Employers have to deal with their own fears,” he says.
The subject heats up Mr. Carmona, who grew up in the projects in Harlem and once struggled to find work himself. He takes a tough-love approach, and he lectures his Strive charges that they need to adapt if they want to compete for jobs with so many qualified applicants.
“When do we learn to own our stuff,” he asks a grumpy-looking group of 50 predominantly male black and Hispanic job seekers on their first day of a month long training course.

Public persona

The game face puts job applicants at a particular disadvantage in New York’s service economy, he says. While other large cities have more manufacturing and industrial jobs, many entry-level jobs in New York involve working with the public in the retail, restaurant and banking sectors.

With a job placement rate of about 70% for Strive graduates, an attitude change appears to work. But not all who attend Mr. Carmona’s deportment boot camp are convinced that a game face is bad for their careers.

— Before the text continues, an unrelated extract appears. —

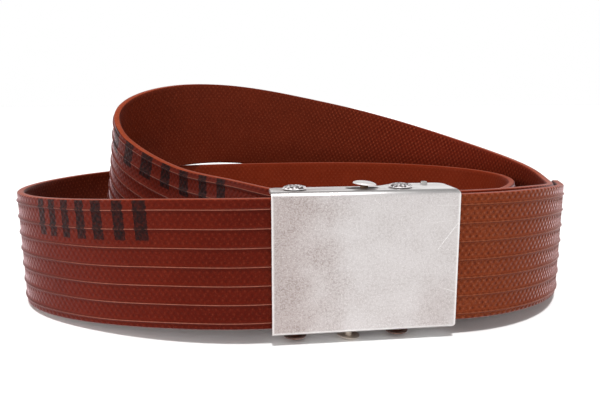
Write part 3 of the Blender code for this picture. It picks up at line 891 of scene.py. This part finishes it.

“I don’t see it as trying to be intimidating so much as determined,” says Delvon Hairston, a young man with a penetrating gaze who’s been searching for office work since his release from prison four months ago.

Changing appearance

But most in the Strive class are trying hard to break the habit.
In Harlem, the look worked for Vincent Rogers, who has earned his living the past five years as a vendor on 125th Street.
I don’t want to be someone’s prey,” says the former law firm clerk, who wants to soften his somber look so he can find a 9-to-5 job. Mr. Rogers was among a handful of men at a recent Strive workshop called upon by the instructor to stand up for appearing sulky. Another was Mr. Holloway, the security guard. But he says he’s eager to learn the art of a relaxed smile and is looking for more stable work in an office setting with the opportunity to rise through the ranks. His game face notwithstanding, Mr. Holloway says he’s the one who feels nervous when he’s being judged by a potential employer. I get so intimidated I just shut down,” he says.